Officials in Beijing had expressed confidence that their gestures to Trump — including the lifting on Tuesday of a 14-year embargo on American beef imports — would placate Trump, whose platform as a candidate had signaled a more confrontational policy. 
“Why would I call China a currency manipulator when they are working with us on the North Korean problem?” he wrote in a tweet in April, defending the reversal of a campaign promise.
Xi’s visit in April to Mar-a-Lago, Trump’s club in Palm Beach, Fla., underlined the importance China places on relations with the United States, and officials hoped the initial cordiality between the two leaders would establish the sort of nonconfrontational partnership that Beijing prefers.

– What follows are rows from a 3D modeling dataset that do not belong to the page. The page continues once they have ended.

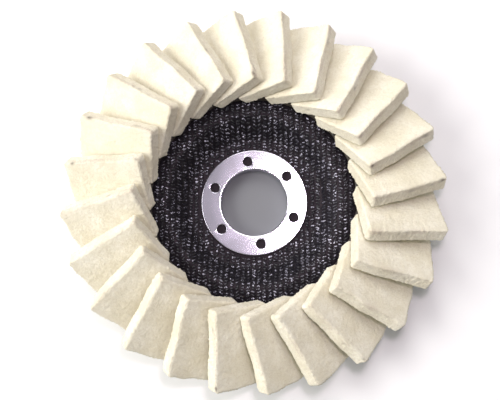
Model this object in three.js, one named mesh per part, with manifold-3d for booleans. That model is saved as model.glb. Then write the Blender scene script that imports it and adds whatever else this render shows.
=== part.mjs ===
// A felt flap wheel for polishing on an angle grinder: 24 leaning planks of wool felt, bonded by
// their lower edges to a depressed-centre glass-fibre plate with a metal-lined bore.
// Millimetres, +Z out of the working face, origin at the centre of the hub's rear face.
import * as THREE from "three";
import { mergeVertices } from "three/addons/utils/BufferGeometryUtils.js";
import Module from "manifold-3d";

// Hub: a pressed metal ring and collar, staked into a washer behind the plate
const boreDiameter = 22.23;
const collarWall = 0.8;
const ringWidth = 6.7;
const ringThickness = 1.0;
const washerWidth = 7.9;
const washerThickness = 1.0;
const flareWidth = 1.4;
const flareDepth = 0.6;
const keyHoleCount = 6;
const keyHoleDiameter = 3.1;
const keyHoleInset = 3.0;
const keyHoleTurn = 41.4;

// Backing plate, moulded from resin-bonded glass mesh
const meshPly = 0.7;
const corePly = 1.2;
const flatMargin = 2.5;
const riserWidth = 7.5;
const coneAngle = 16.5;
const rimLift = 1.3;

// Felt flaps
const wheelDiameter = 125;
const flapCount = 24;
const flapWidth = 19.2;
const flapThickness = 4.6;
const flapCorner = 1.6;
const flapEdge = 0.5;
const rootMargin = 3.1;
const rootOffset = 1.7;
const flapOverhang = 3.4;

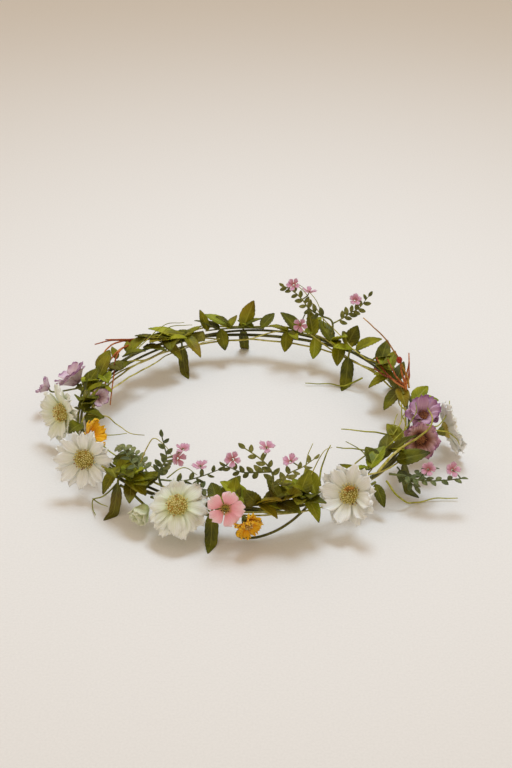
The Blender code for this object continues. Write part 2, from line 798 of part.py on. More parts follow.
# --- Twigs and grass --------------------------------------------------------------------------
# Each strand is a list of (angle, out, up) places; the first strand is the one the rest grow from.
TWIGS = {
    "twigs_left": (
        TWIG_RED,
        TWIG_RADIUS,
        (
            (
                (128, 0.0045, 0.0045), (137, 0.0055, 0.0060), (146, 0.0020, 0.0068),
                (156, -0.0060, 0.0040), (168, -0.0105, -0.0060),
            ),
            ((131, 0.0048, 0.0048), (139, 0.0090, 0.0080), (146, 0.0110, 0.0060), (150, 0.0090, -0.0040)),
            ((134, 0.0050, 0.0055), (140, 0.0130, 0.0080), (145, 0.0200, 0.0070)),
        ),
    ),
    "twigs_right": (
        TWIG_RED,
        TWIG_RADIUS,
        (
            ((9, -0.0010, 0.0062), (14, 0.0015, 0.0072), (20, 0.0045, 0.0080), (27, 0.0060, 0.0095)),
            (
                (10, -0.0008, 0.0064), (13, -0.0040, 0.0120), (19, -0.0045, 0.0185),
                (26, -0.0085, 0.0280), (33, -0.0130, 0.0360),
            ),
            ((11, -0.0004, 0.0066), (14, -0.0010, 0.0120), (18, 0.0, 0.0170)),
        ),
    ),
    "grass_right": (
        STRAW_GREEN,
        STRAW_RADIUS,
        (
            ((-34, -0.0048, 0.0020), (-28, -0.0062, 0.0060), (-18, -0.0040, 0.0105), (-12, -0.0060, 0.0170)),
            ((-31, -0.0056, 0.0040), (-38, -0.0140, 0.0060), (-46, -0.0235, 0.0080)),
            ((-25, -0.0055, 0.0080), (-32, -0.0170, 0.0120), (-40, -0.0265, 0.0150)),
        ),
    ),
}


def build_twigs(name, look, radius, strands):
    pieces = []
    root = hoop_point(*strands[0][0])
    for number, places in enumerate(strands):
        path = smooth_path([hoop_point(*p) - root for p in places], 3)
        pieces.append(tube(f"{name}_{number}", path, radius))
    solid = fused(name, pieces, look)
    solid.location = root


def main():
    clear_scene()
    build_hoop()
    build_straw_ring()
    build_tapes()
    for name, flower in COSMOS.items():
        build_cosmos(name, *flower)
    for name, flower in THREADED.items():
        build_threaded(name, *flower)
    build_bud()
    for name, spray in SPRAYS.items():
        build_spray(name, spray)
    for name, sprig in LEAF_SPRIGS.items():
        build_leaf_sprig(name, *sprig)
    for name, (look, radius, strands) in TWIGS.items():
        build_twigs(name, look, radius, strands)


main()
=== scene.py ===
import json
import math
import random

import bpy
from mathutils import Matrix, Quaternion, Vector, noise


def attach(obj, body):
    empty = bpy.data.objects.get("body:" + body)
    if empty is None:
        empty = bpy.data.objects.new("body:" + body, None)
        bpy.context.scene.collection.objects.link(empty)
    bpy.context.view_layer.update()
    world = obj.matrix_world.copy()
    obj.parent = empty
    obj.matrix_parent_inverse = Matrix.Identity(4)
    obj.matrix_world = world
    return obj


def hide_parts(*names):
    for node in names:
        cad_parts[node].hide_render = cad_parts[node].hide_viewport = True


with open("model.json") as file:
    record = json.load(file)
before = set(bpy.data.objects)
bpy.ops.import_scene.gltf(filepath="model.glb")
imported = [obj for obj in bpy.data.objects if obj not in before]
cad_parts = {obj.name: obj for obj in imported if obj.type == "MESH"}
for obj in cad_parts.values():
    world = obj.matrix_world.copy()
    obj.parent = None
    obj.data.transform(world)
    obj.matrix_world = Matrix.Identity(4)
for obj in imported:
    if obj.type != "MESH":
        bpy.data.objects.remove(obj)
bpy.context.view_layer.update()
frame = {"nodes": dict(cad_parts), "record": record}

# A flower crown of cloth flowers, leaf sprigs, moulded sprays, twigs and straw on a wire hoop.
# Places on it are told by the angle round the hoop, and by how far out and up from its wires.

# --- The hoop's measures, in metres ---------------------------------------------------------------
HOOP_RADIUS = 0.0900
HOOP_HEIGHT = 0.0170
WIRE_RADIUS = 0.0009
LOOP_WIRE_RADIUS = 0.0007
TWIST_RADIUS = 0.0016
TWIST_TURNS = 3
STEM_LANE = 0.0044
STEM_RADIUS = 0.0007
PETAL_CLOTH = 0.00028  # thickness of a petal's cloth
LEAF_CLOTH = 0.00035  # thickness of a leaf's cloth
MM = 0.001
UP = Vector((0, 0, 1))
GOLDEN_ANGLE = 2.39996  # radians between one stamen and the next, so that they fill a button evenly


# --- Colour and shader nodes ----------------------------------------------------------------------
def linear(hex_colour, alpha=1.0):
    """An sRGB hex colour as linear RGBA."""
    channels = [int(hex_colour[i : i + 2], 16) / 255 for i in (1, 3, 5)]
    flat = [c / 12.92 if c <= 0.04045 else ((c + 0.055) / 1.055) ** 2.4 for c in channels]
    return (*flat, alpha)


def add(tree, kind, settings=None, **sockets):
    """One node with its settings; each socket gets a value or is linked from another's output."""
    made = tree.nodes.new(kind)
    for key, value in (settings or {}).items():
        setattr(made, key, value)
    for key, value in sockets.items():
        name = key.replace("_", " ")
        place = made.inputs[int(key[1:])] if key[0] == "i" and key[1:].isdigit() else made.inputs[name]
        if isinstance(value, bpy.types.NodeSocket):
            tree.links.new(value, place)
        else:
            place.default_value = value
    return made


def new_finish(name):
    made = bpy.data.materials.new(name)
    made.use_nodes = True
    tree = made.node_tree
    tree.nodes.clear()
    return made, tree


def stops(node, *colours):
    """Sets a ramp's stops from (place, hex colour) pairs."""
    ramp = node.color_ramp
    while len(ramp.elements) > 1:
        ramp.elements.remove(ramp.elements[-1])
    ramp.elements[0].position = colours[0][0]
    ramp.elements[0].color = linear(colours[0][1])
    for place, colour in colours[1:]:
        ramp.elements.new(place).color = linear(colour)
    return node


def shader(tree, settings, **linked):
    """The Principled shader with its constant settings, and the output."""
    surface = add(tree, "ShaderNodeBsdfPrincipled")
    for key, value in settings.items():
        surface.inputs[key].default_value = value
    for key, value in linked.items():
        tree.links.new(value, surface.inputs[key.replace("_", " ")])
    out = add(tree, "ShaderNodeOutputMaterial")
    tree.links.new(surface.outputs[0], out.inputs[0])
    return surface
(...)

China’s willingness to help with North Korea — or at least be seen to be helping — became the foundation of that relationship. 
In recent weeks, however, White House officials signaled a growing frustration with Beijing, arguing that Trump’s bet had not paid off. 
The president appears to have reached the same conclusion.
“We understand the Americans are angry over the student’s death,” said Jin Qiangyi, director of the Center for North and South Korea Studies at Yanbian University in Yanbian, near China’s border with North Korea. 
But imposing new sanctions targeting Chinese companies would only lead to more problems, he said.
“The United States may want to smoke North Korea out with sanctions so it would drop its nuclear programs, but we doubt this will work,” he said. 
“This is a country that has managed to go through decades of sanctions with China's help.”